Ik heb mijn best proberen te doen om je opnieuw als een vreemde te behandelen, vriendelijk maar met een afstand, alsof er niets gebeurd was in het verleden maar je maakt het mij verdomd moeilijk. Hierbij stop ik er ook mee. Al jouw mails met ‘anekdotes’ van vroeger, waarmee je denkt mij een plezier te doen omdat het jou een plezier doet, komen bij mij juist heel negatief over. Vaak maakte ik deze dingen anders mee dan jij. Zoals Parijs, wat ik me ervan herinner is dat de reis eerst en vooral al zonder hierover met mij te spreken was geboekt. Ik wilde niet met jou naar Parijs maar moest wel mee. Dan op de avond van 14 juli gingen we kijken naar het vuurwerk aan de Eiffeltoren maar om terug te gaan naar het hotel reed er geen metro meer en dus moesten we dat hele eind stappen door niet bepaald aangename steegjes in het midden van de nacht. Ook kreeg ik de opmerking in het hotel dat het flauw was dat je niet in de badkamer mocht van mij terwijl ik daar was. Ik wilde ook mijn privacy maar je vond het flauw dat je mij niet naakt mocht zien. En dan toen we met de trein teruggingen naar België, besefte je dat je de postkaartjes was vergeten te posten. Je liet me daar alleen zitten op de trein die elk moment kon vertrekken. Ik was al plannen in mijn hoofd aan het maken over hoe ik die zware koffer van het bagagerek moest halen op mijn eentje en hoe ik naar huis zou geraken eens in Brussel. Je kwam uiteindelijk net voordat de deuren sloten terug op de trein. Zonder excuses. Wanneer je een kind hebt, kan je niet zo impulsief zijn. Je moet er rekening mee houden, maar dat deed jij niet. Dus hierbij vraag ik je om te stoppen met ‘leuke herinneringen’ op te halen want ik beleefde deze heel anders.

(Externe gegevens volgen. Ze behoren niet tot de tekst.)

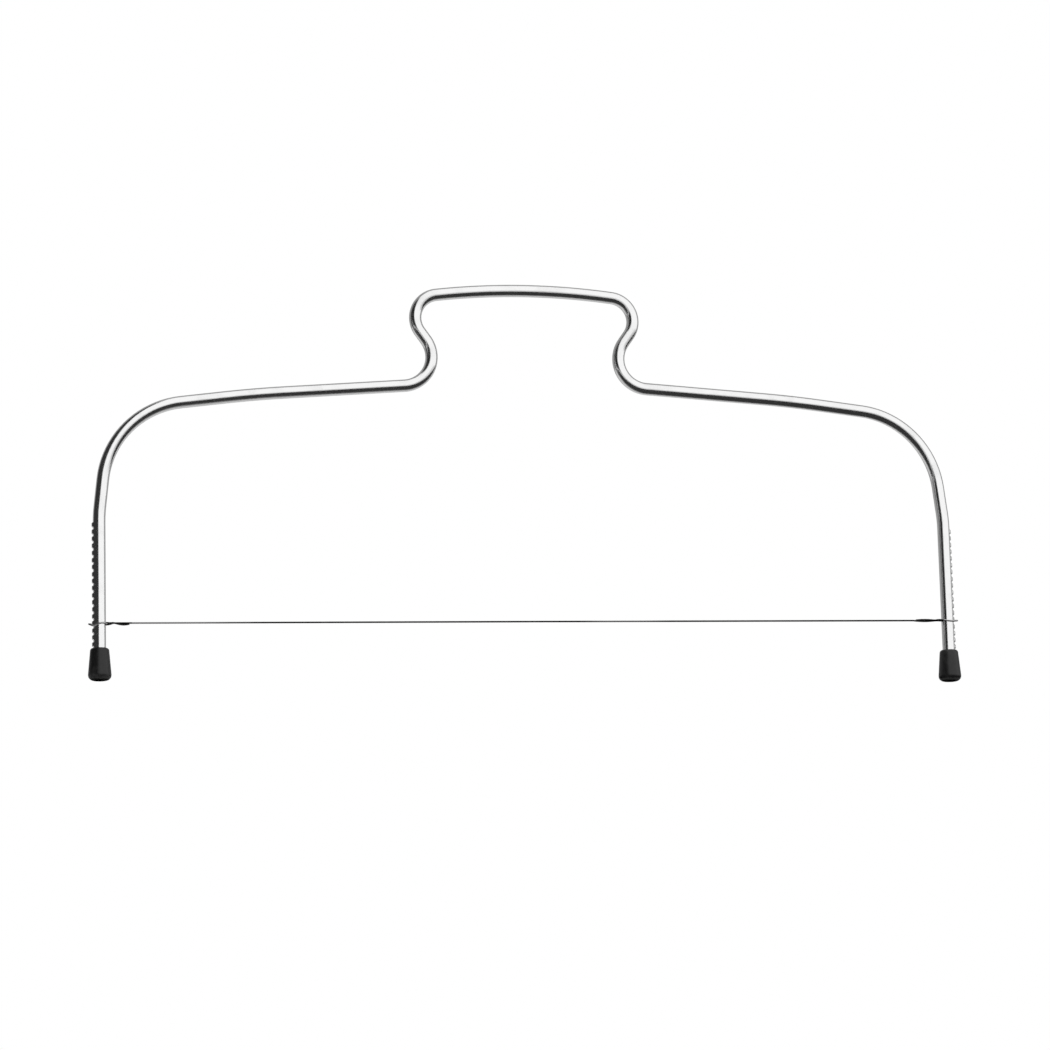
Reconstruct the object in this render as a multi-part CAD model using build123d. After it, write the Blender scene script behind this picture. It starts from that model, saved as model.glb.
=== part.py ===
from build123d import *
import os
from math import asin, cos, degrees, pi, radians, sin, sqrt, tan

# Wire cake leveler: a bent rod frame with toothed legs, a cutting wire hooked
# round the legs, and a rubber foot on each leg. Millimetres, +Z up. The soles
# stand on Z = 0, the legs lie on the X axis, and Y runs from front to back.

# Frame rod
rod_diameter = 4.5
leg_spacing = 312.0  # from the axis of one leg to the axis of the other

# Bend points of the rod's centre line, each height counted from the one before
knee_height = 60.0
shoulder_rise = 38.1
shoulder_inset = 4.2  # how far the shoulder leans in from the leg's axis
crown_rise = 6.5
crown_place_share = 0.414  # of the way from the shoulder to the neck
neck_rise = 5.3
neck_width = 51.2
handle_rise = 31.1
handle_width = 95.0
grip_rise = 5.7

# Bend radii of the rod's centre line
knee_bend_radius = 50.0
shoulder_bend_radius = 32.4
crown_bend_radius = 400.0
neck_bend_radius = 11.0
handle_bend_radius = 8.9
grip_bend_radius = 265.0
bend_room_share = 0.98  # of a straight run, the most that its two bends take

# Teeth on the outer side of each leg
tooth_count = 18
tooth_pitch = 2.54
first_tooth_height = 12.8
tooth_height = 0.47  # how far a crest stands out of the rod
tooth_root_length = 2.2  # along the leg, at the rod's surface
tooth_crest_length = 1.1
tooth_edge_radius = 0.3
tooth_width = 2.4  # across the leg, where the crest runs into the rod

# Feet
foot_height = 11.6
foot_top_radius = 3.32
foot_bottom_radius = 4.34  # where the side's slope would meet the floor
foot_floor_thickness = 1.8
foot_top_edge_radius = 1.0
foot_bottom_edge_radius = 1.2

# Cutting wire
wire_diameter = 0.6
wire_notch = 4  # the notch that the wire lies in, counted from the bottom
eye_clearance = 0.15  # between the strands and the rod
eye_tip_half_angle = 40.0  # degrees
eye_tip_bend_radius = 0.6
eye_inner_length = 5.2  # from the leg's axis to where the strands come together
eye_inner_bend_radius = 3.0
tail_start_share = 0.4  # of the front strand, from where it leaves the leg to the wire

# Twist of the wire's tail round the wire
twist_crossing = 5.4  # from the leg's axis to where the tail crosses over the wire
twist_length = 6.3  # from the crossing to the tail's end
twist_turns = 0.94
twist_clearance = 0.12  # between the tail and the wire
twist_steps = 4  # each one a pair of arcs

# Places worked out from the sizes above
rod_radius = rod_diameter / 2
wire_radius = wire_diameter / 2
leg_x = leg_spacing / 2
wire_height = first_tooth_height + tooth_pitch / 2 + (wire_notch - 1) * tooth_pitch
eye_radius = rod_radius + eye_clearance + wire_radius
twist_radius = wire_diameter + twist_clearance
mirror_plane = Plane.YZ


def half_frame_points():
    """Bend points from the right leg's end to the top of the grip."""
    shoulder = Vector(leg_x - shoulder_inset, 0, knee_height + shoulder_rise)
    crown_height = shoulder.Z + crown_rise
    neck = Vector(neck_width / 2, 0, crown_height + neck_rise)
    crown_x = shoulder.X + (neck.X - shoulder.X) * crown_place_share
    handle = Vector(handle_width / 2, 0, neck.Z + handle_rise)
    return [
        Vector(leg_x, 0, foot_floor_thickness),
        Vector(leg_x, 0, knee_height),
        shoulder,
        Vector(crown_x, 0, crown_height),
        neck,
        handle,
        Vector(0, 0, handle.Z + grip_rise),
    ]


def fitting_radii(points, radii):
    """The radii, each made smaller where its straight runs are too short for it."""
    runs = [after - before for before, after in zip(points, points[1:])]
    corners = range(len(radii))
    half_turns = [radians(runs[i].get_angle(runs[i + 1])) / 2 for i in corners]
    tangents = [radius * tan(half) for radius, half in zip(radii, half_turns)]
    taken = [sum(pair) for pair in zip([0] + tangents, tangents + [0])]
    room = [min(1, bend_room_share * run.length / use) for run, use in zip(runs, taken)]
    return [radii[i] * min(room[i], room[i + 1]) for i in corners]


def frame_route():
    """Centre line of the rod, from the left leg's end to the right leg's end."""
    right = half_frame_points()
    left = [Vector(-point.X, point.Y, point.Z) for point in right]
    points = left + right[-2::-1]
    half_radii = [
        knee_bend_radius,
        shoulder_bend_radius,
        crown_bend_radius,
        neck_bend_radius,
        handle_bend_radius,
    ]
    radii = half_radii + [grip_bend_radius] + half_radii[::-1]
    return FilletPolyline(*points, radius=fitting_radii(points, radii))


def tube(route, radius):
    """Round bar along a route."""
    start = Plane(origin=route @ 0, z_dir=route % 0)
    section = start * Circle(radius)
    bar = sweep(section, path=route)
    expected = pi * radius**2 * route.length
    print(f"tube of radius {radius}: volume {bar.volume:.3f}, section times length {expected:.3f}")
    return bar


def tooth():
    """One tooth, a bead about an upright axis that runs into the rod on both sides."""
    crest = rod_radius + tooth_height
    side_depth = sqrt(rod_radius**2 - (tooth_width / 2) ** 2)
    # The crest's circle goes through the crest and through both ends on the rod
    rise = crest - side_depth
    bead_radius = (rise**2 + (tooth_width / 2) ** 2) / (2 * rise)
    root_radius = bead_radius - tooth_height
    profile = Polyline(
        (0, -tooth_root_length / 2),
        (root_radius, -tooth_root_length / 2),
        (bead_radius, -tooth_crest_length / 2),
        (bead_radius, tooth_crest_length / 2),
        (root_radius, tooth_root_length / 2),
        (0, tooth_root_length / 2),
        close=True,
    )
    face = make_face(Plane.XZ * profile)
    crest_corners = face.vertices().sort_by(Axis.X)[-2:]
    face = fillet(crest_corners, radius=tooth_edge_radius)
    bead = revolve(face, axis=Axis.Z)
    return Pos(crest - bead_radius, 0, 0) * bead


def frame():
    """The bent rod with the teeth of both legs."""
    bar = tube(frame_route(), rod_radius)
    one_tooth = tooth()
    right_teeth = []
    for number in range(tooth_count):
        height = first_tooth_height + number * tooth_pitch
        right_teeth.append(Pos(leg_x, 0, height) * one_tooth)
    left_teeth = [mirror(each, about=mirror_plane) for each in right_teeth]
    return bar + right_teeth + left_teeth


def foot():
    """Rubber cap with a blind bore for the leg's end, standing on the origin."""
    side = FilletPolyline(
        (0, 0, 0),
        (foot_bottom_radius, 0, 0),
        (foot_top_radius, 0, foot_height),
        (rod_radius, 0, foot_height),
        radius=[foot_bottom_edge_radius, foot_top_edge_radius],
    )
    bore = Polyline(
        (rod_radius, 0, foot_height),
        (rod_radius, 0, foot_floor_thickness),
        (0, 0, foot_floor_thickness),
        (0, 0, 0),
    )
    return revolve(make_face(side + bore), axis=Axis.Z)


def biarc(start, start_way, end, end_way):
    """Two arcs that leave one point along one way and reach another along a second way."""
    chord = end - start
    along = chord.dot(start_way + end_way)
    spread = 2 * (1 - start_way.dot(end_way))
    reach = (sqrt(along**2 + spread * chord.dot(chord)) - along) / spread
    first_handle = start + start_way * reach
    second_handle = end - end_way * reach
    middle = (first_handle + second_handle) / 2
    middle_way = (second_handle - first_handle).normalized()
    return [
        TangentArc(start, middle, tangent=start_way),
        TangentArc(middle, end, tangent=middle_way),
    ]


def eye_loop():
    """The wire from its middle round the back of the leg to the front strand. The leg's
    axis is at the origin and the wire's middle on +X."""
    inner_half_angle = degrees(asin(eye_radius / eye_inner_length))
    # The strands wrap the leg between the slopes of the eye's inner and outer ends
    half_wrap = radians(eye_tip_half_angle + inner_half_angle) / 2
    corner_angle = radians(180 + eye_tip_half_angle - inner_half_angle) / 2
    corner_x = eye_radius / cos(half_wrap) * cos(corner_angle)
    corner_y = eye_radius / cos(half_wrap) * sin(corner_angle)
    inner_end = Vector(eye_inner_length, 0, 0)
    front_corner = Vector(corner_x, -corner_y, 0)
    front_way = (inner_end - front_corner).normalized()
    wrap_end = front_corner + front_way * eye_radius * tan(half_wrap)
    return FilletPolyline(
        (leg_x, 0, 0),
        inner_end,
        (corner_x, corner_y, 0),
        (-eye_radius / sin(radians(eye_tip_half_angle)), 0, 0),
        front_corner,
        wrap_end + (inner_end - wrap_end) * tail_start_share,
        radius=[eye_inner_bend_radius, eye_radius, eye_tip_bend_radius, eye_radius],
    )


def twist_point(share):
    """Point of the tail's centre line, a share of the way from the crossing to its end."""
    angle = radians(360 * twist_turns * share)
    along = twist_crossing + twist_length * share
    return Vector(along, twist_radius * sin(angle), twist_radius * cos(angle))


def twist_way(share):
    """Direction of the tail at that point."""
    angle = radians(360 * twist_turns * share)
    around = twist_radius * radians(360 * twist_turns)
    way = Vector(twist_length, around * cos(angle), -around * sin(angle))
    return way.normalized()


def twisted_tail(start, start_way):
    """The tail from the eye's front strand over the wire and round it."""
    arcs = []
    for step in range(twist_steps + 1):
        share = step / twist_steps
        end, end_way = twist_point(share), twist_way(share)
        arcs += biarc(start, start_way, end, end_way)
        start, start_way = end, end_way
    return arcs


def cutting_wire():
    """The wire with both its eyes and twisted tails, in one piece."""
    loop = eye_loop()
    half_route = Curve(loop.edges() + twisted_tail(loop @ 1, loop % 1))
    left_half = Pos(-leg_x, 0, wire_height) * half_route
    route = Wire(left_half.edges() + mirror(left_half, about=mirror_plane).edges())
    return tube(route, wire_radius)


def model():
    """Every piece of the leveler by name."""
    left_foot = Pos(-leg_x, 0, 0) * foot()
    return {
        "frame": frame(),
        "left_foot": left_foot,
        "right_foot": mirror(left_foot, about=mirror_plane),
        "cutting_wire": cutting_wire(),
    }


os.makedirs("parts", exist_ok=True)
for name, piece in model().items():
    export_step(piece, f"parts/{name}.step")
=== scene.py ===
from collections import namedtuple
from math import asin, atan, ceil, cos, pi, radians, sin, sqrt, tan
from random import Random

import bmesh
import bpy
from bpy.props import FloatProperty, FloatVectorProperty, IntProperty, PointerProperty
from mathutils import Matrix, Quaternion, Vector


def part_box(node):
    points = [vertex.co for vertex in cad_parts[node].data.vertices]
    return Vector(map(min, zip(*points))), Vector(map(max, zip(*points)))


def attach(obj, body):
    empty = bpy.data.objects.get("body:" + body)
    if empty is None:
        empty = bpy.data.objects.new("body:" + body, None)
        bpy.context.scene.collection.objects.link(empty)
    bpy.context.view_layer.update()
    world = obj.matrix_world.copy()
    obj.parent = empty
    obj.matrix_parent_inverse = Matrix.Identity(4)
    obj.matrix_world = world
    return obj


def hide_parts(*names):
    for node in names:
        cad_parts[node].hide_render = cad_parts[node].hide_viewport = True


bl_info = {
    "name": "Cake Leveler",
    "version": (1, 0, 0),
    "blender": (4, 5, 0),
    "location": "View3D > Sidebar > Cake Leveler",
    "description": "Models and finishes a wire cake leveler round its packed frame",
    "category": "Add Mesh",
}

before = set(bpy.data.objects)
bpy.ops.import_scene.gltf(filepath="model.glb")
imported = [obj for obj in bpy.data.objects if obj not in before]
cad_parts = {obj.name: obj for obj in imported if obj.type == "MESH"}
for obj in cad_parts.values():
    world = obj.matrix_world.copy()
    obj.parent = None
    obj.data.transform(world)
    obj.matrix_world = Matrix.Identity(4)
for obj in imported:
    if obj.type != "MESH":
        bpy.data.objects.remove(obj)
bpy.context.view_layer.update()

MM = 0.001

# Points nearer to each other than this are one point
MERGE_DISTANCE = 0.001 * MM
# How far an edge may be from the place where it is looked for
PLACE_TOLERANCE = 0.01 * MM
# Edges sharper than these stay sharp
SHARP_METAL = radians(60)
SHARP_RUBBER = radians(40)
# A bend that turns less than this is made straight
LEAST_TURN = radians(0.01)
# All bends of the rod lie in one plane
BEND_PLANE_NORMAL = Vector((0, 1, 0))

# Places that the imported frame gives
LEFT_FOOT_LOW, LEFT_FOOT_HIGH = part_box("left_foot")
RIGHT_FOOT_LOW, RIGHT_FOOT_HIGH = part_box("right_foot")
WIRE_LOW, WIRE_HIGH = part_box("cutting_wire")
LEFT_LEG_X = (LEFT_FOOT_LOW.x + LEFT_FOOT_HIGH.x) / 2
RIGHT_LEG_X = (RIGHT_FOOT_LOW.x + RIGHT_FOOT_HIGH.x) / 2
FOOT_HEIGHT = LEFT_FOOT_HIGH.z
WIRE_HEIGHT = (WIRE_LOW.z + WIRE_HIGH.z) / 2


def length(description, millimetres):
    """A property that holds a length."""
    return FloatProperty(
        description=description,
        default=millimetres * MM,
        min=0,
        unit="LENGTH",
        precision=5,
    )


def angle(description, degrees):
    """A property that holds an angle."""
    return FloatProperty(description=description, default=radians(degrees), subtype="ANGLE")


def share(description, default):
    """A property that holds a share of something else."""
    return FloatProperty(description=description, default=default, min=0, max=1)


def number(description, default, least=1):
    """A property that holds a whole number."""
    return IntProperty(description=description, default=default, min=least)


def colour(description, default):
    """A property that holds a colour."""
    return FloatVectorProperty(
        description=description, default=default, min=0, max=1, size=3, subtype="COLOR"
    )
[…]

Ook dit moet me van het hart: met mijn 18de verjaardag stortte je het deel terug van mijn spaarboekje dat je per se moest hebben toen ik 2 was. Je was hiertoe verplicht maar toch was ik blij dat je het zo snel deed. Daarna telefoneerde je echter met een toon alsof je me de grootste gunst ooit had gedaan, die toon die je wel vaker gebruikt hebt in het verleden. Dit was nochtans al van mij en je hebt me in al die jaren niets extra gegeven. Er is geen spaargeld bijgekomen buiten die paar bijdrages die je hebt gestort met mijn verjaardag of voor een andere gelegenheid van zodra je mijn rekeningnummer wist. Maar dus zeker tot mijn 12de heb je niets voor mij gespaard. Hiermee wil ik maar even zeggen dat als ik van jou had afgehangen ik gewoon geen basis zou hebben voor een toekomst. Niet op emotioneel vlak en ook niet op financieel vlak.

Ik hoop dat je door dit bericht toch een globaal idee hebt van hoe ik mij voelde en ik hoop dat het deze keer wel doordringt. Weet alstublieft ook dat ik perfect gelukkig ben en ik echt geen nood heb aan een vader-dochterband. De titel van ‘vader’ moet je verdienen en jij bent die voor mij al lang geleden verloren. Ik heb mijn uiterste best gedaan om van nul te beginnen, maar je hebt me zelf verhinderd dat te doen. Ik dacht dat ik mijn boosheid voor jou aan de kant had kunnen zetten maar blijkbaar haal je die toch nog naar boven net als laatst aan de telefoon. Toch is het minder dan vroeger, want ik ben niet als jij en blijf geen 20 jaar boos. Terwijl jij bent blijven steken, ben ik blijven groeien en die boosheid zal er ooit wel zo goed als uit zijn. Ik word nooit zoals jou! De pijn echter, die zal blijven. En jij haalt die telkens weer boven. Verwar dit niet met angst. Die is weg. Ik ben ook niet meer geïntimideerd door jou, iets waar je zo van genoot. Ik ben sterker nu en ik laat mij nooit meer door iemand als jou naar beneden halen. Ik ben meer waard dan dat. Ik hoop oprecht dat je gelukkig wordt, maar laat mij gewoon met rust. Die jaren van pijn zal ik je nooit vergeven en dat hoeft voor mijn part ook helemaal niet. Leid jij jouw leven, ik leid het mijne.